* [Dataset content]
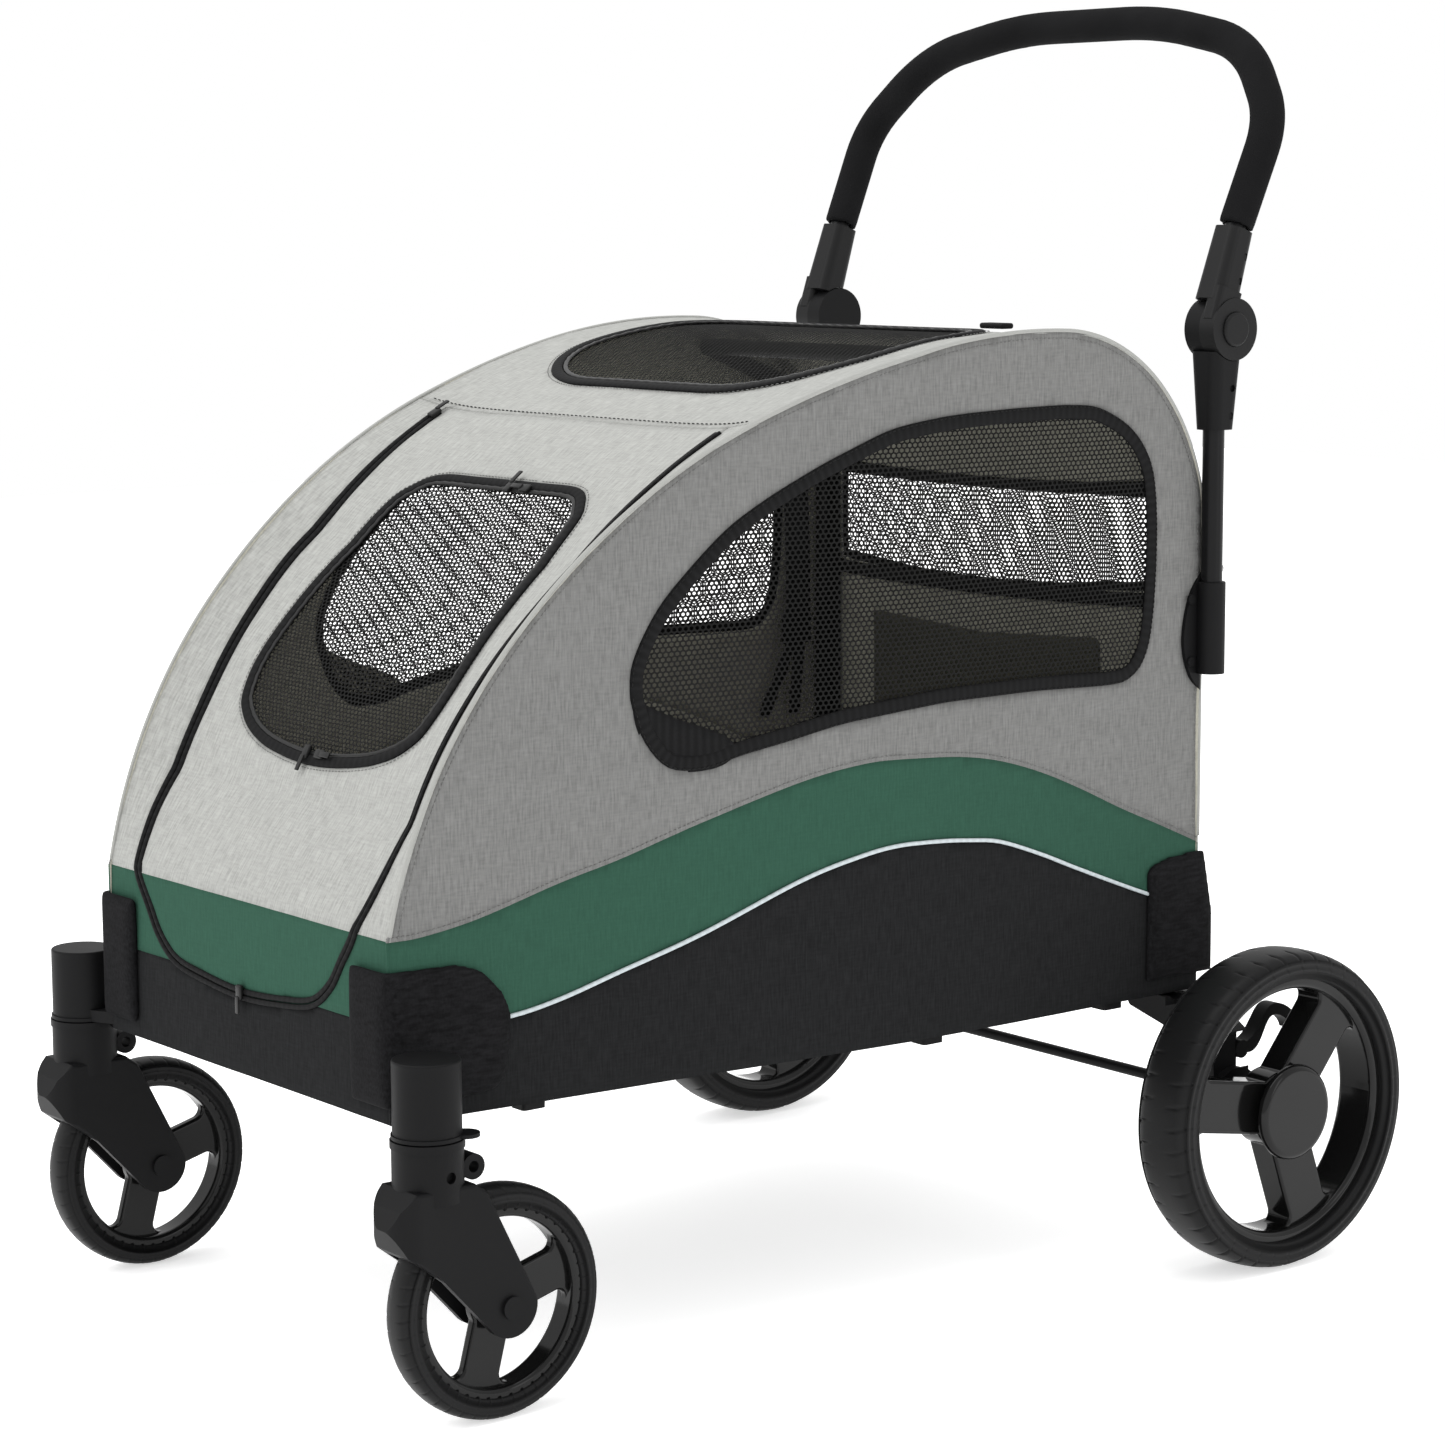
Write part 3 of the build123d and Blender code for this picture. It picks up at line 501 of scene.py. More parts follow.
def mapped(tree, source, scale=(1, 1, 1)):
    """Coordinates of one kind, scaled per axis."""
    coords = tree.nodes.new("ShaderNodeTexCoord")
    return add(tree, "Mapping", {"Scale": scale, "Vector": coords.outputs[source]}).outputs["Vector"]


def noise_of(tree, vector, scale, detail=3.0):
    """Noise value on a vector."""
    values = {"Scale": scale, "Detail": detail, "Roughness": 0.55, "Vector": vector}
    return add(tree, "TexNoise", values).outputs["Fac"]


def bands(tree, vector, pitch, distortion, direction="X"):
    """Wave bands on a vector, a pitch apart."""
    node = add(tree, "TexWave", {"Scale": 1 / (pitch * 20), "Distortion": distortion, "Vector": vector})
    node.bands_direction = direction
    return node.outputs["Fac"]


def combine(tree, kind, a, b):
    """Maths of two values or sockets."""
    node = add(tree, "Math", {0: a, 1: b})
    node.operation = kind
    return node.outputs["Value"]


def blend(tree, *parts):
    """Sum of sockets, each times its weight."""
    total, *rest = [combine(tree, "MULTIPLY", *part) for part in parts]
    for part in rest:
        total = combine(tree, "ADD", total, part)
    return total


def tint(tree, shader, value, colour, *stops):
    """Base colour: the colour made lighter or darker at (position, factor) stops of a value."""
    ramp = add(tree, "ValToRGB", {"Fac": value})
    stops = [(at, (*(min(1.0, c * factor) for c in colour), 1)) for at, factor in stops]
    for element, stop in zip(ramp.color_ramp.elements, (stops[0], stops[-1])):
        element.position, element.color = stop
    for at, shade in stops[1:-1]:
        ramp.color_ramp.elements.new(at).color = shade
    wire(tree, shader, {"Base Color": ramp.outputs["Color"]})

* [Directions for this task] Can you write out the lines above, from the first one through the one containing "return total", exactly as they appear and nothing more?

* [Exercise output]
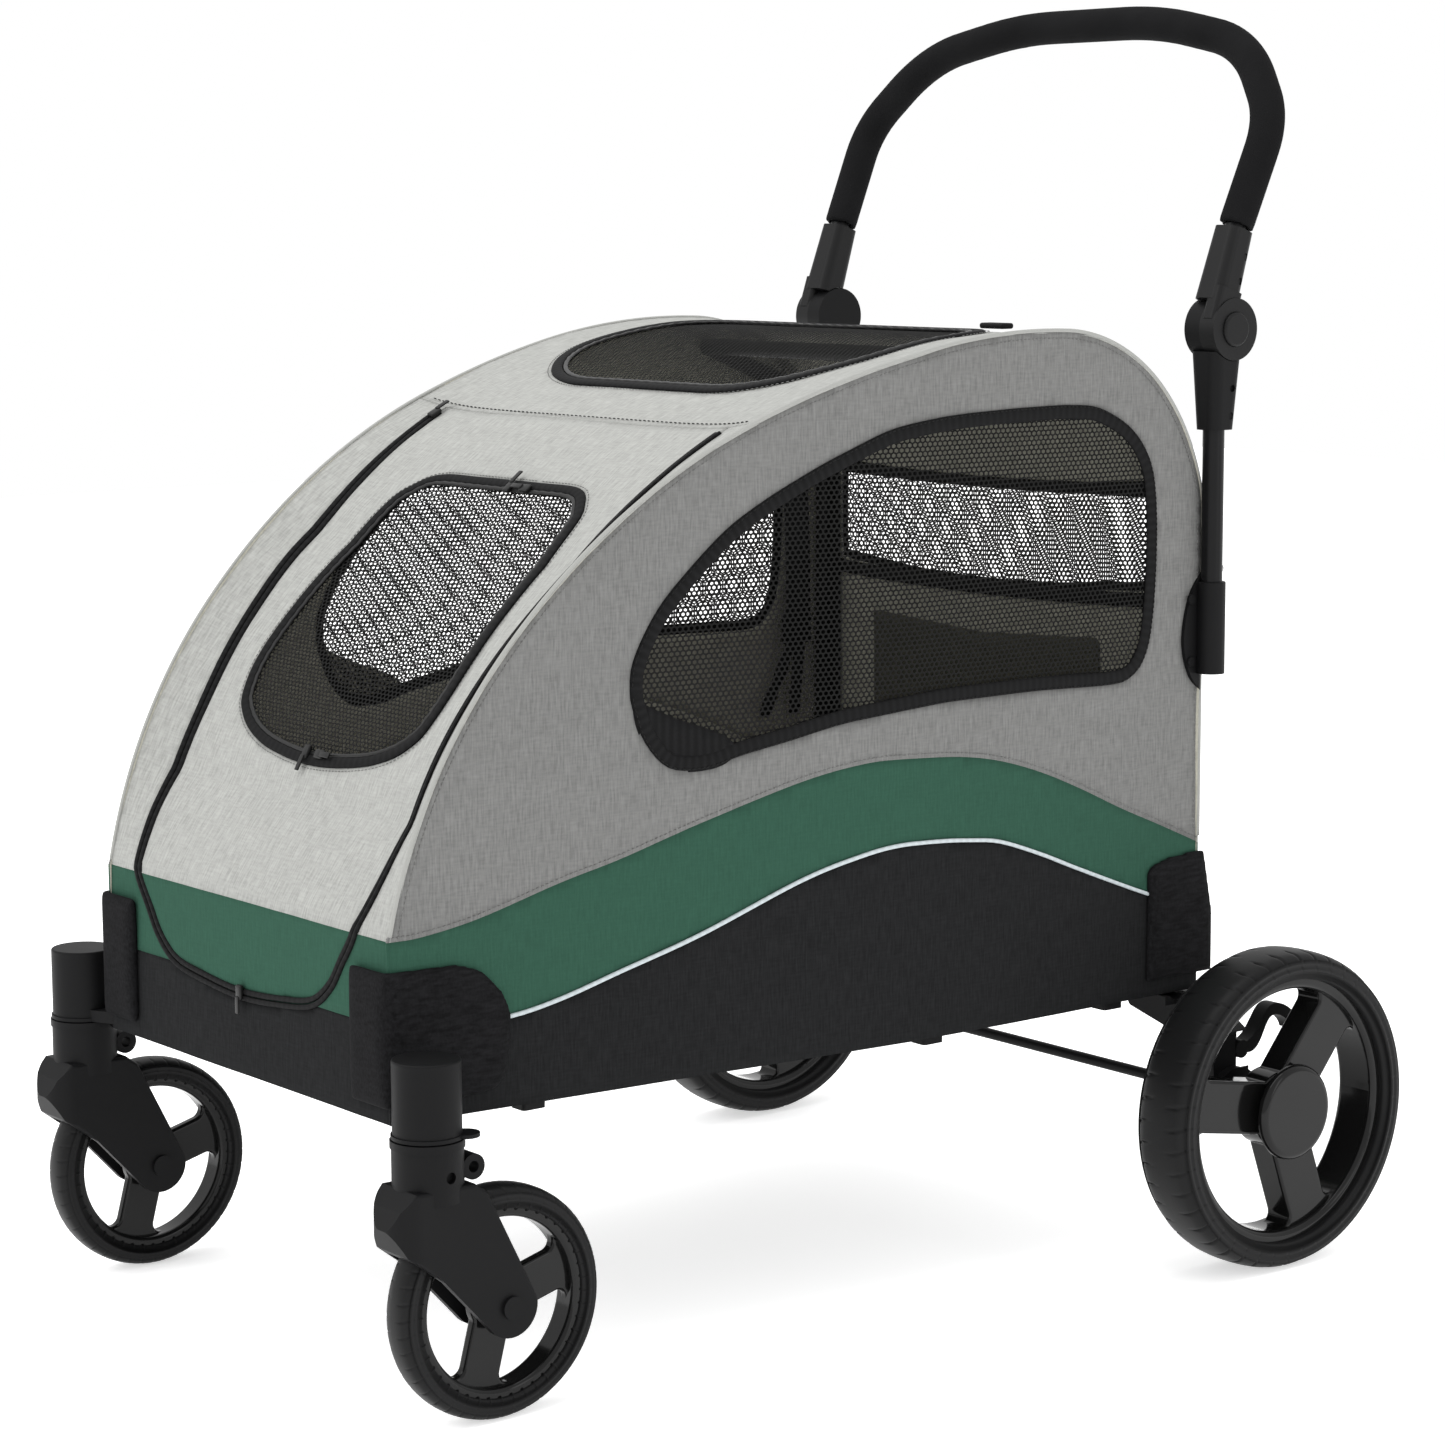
Write part 3 of the build123d and Blender code for this picture. It picks up at line 501 of scene.py. More parts follow.
def mapped(tree, source, scale=(1, 1, 1)):
    """Coordinates of one kind, scaled per axis."""
    coords = tree.nodes.new("ShaderNodeTexCoord")
    return add(tree, "Mapping", {"Scale": scale, "Vector": coords.outputs[source]}).outputs["Vector"]


def noise_of(tree, vector, scale, detail=3.0):
    """Noise value on a vector."""
    values = {"Scale": scale, "Detail": detail, "Roughness": 0.55, "Vector": vector}
    return add(tree, "TexNoise", values).outputs["Fac"]


def bands(tree, vector, pitch, distortion, direction="X"):
    """Wave bands on a vector, a pitch apart."""
    node = add(tree, "TexWave", {"Scale": 1 / (pitch * 20), "Distortion": distortion, "Vector": vector})
    node.bands_direction = direction
    return node.outputs["Fac"]


def combine(tree, kind, a, b):
    """Maths of two values or sockets."""
    node = add(tree, "Math", {0: a, 1: b})
    node.operation = kind
    return node.outputs["Value"]


def blend(tree, *parts):
    """Sum of sockets, each times its weight."""
    total, *rest = [combine(tree, "MULTIPLY", *part) for part in parts]
    for part in rest:
        total = combine(tree, "ADD", total, part)
    return total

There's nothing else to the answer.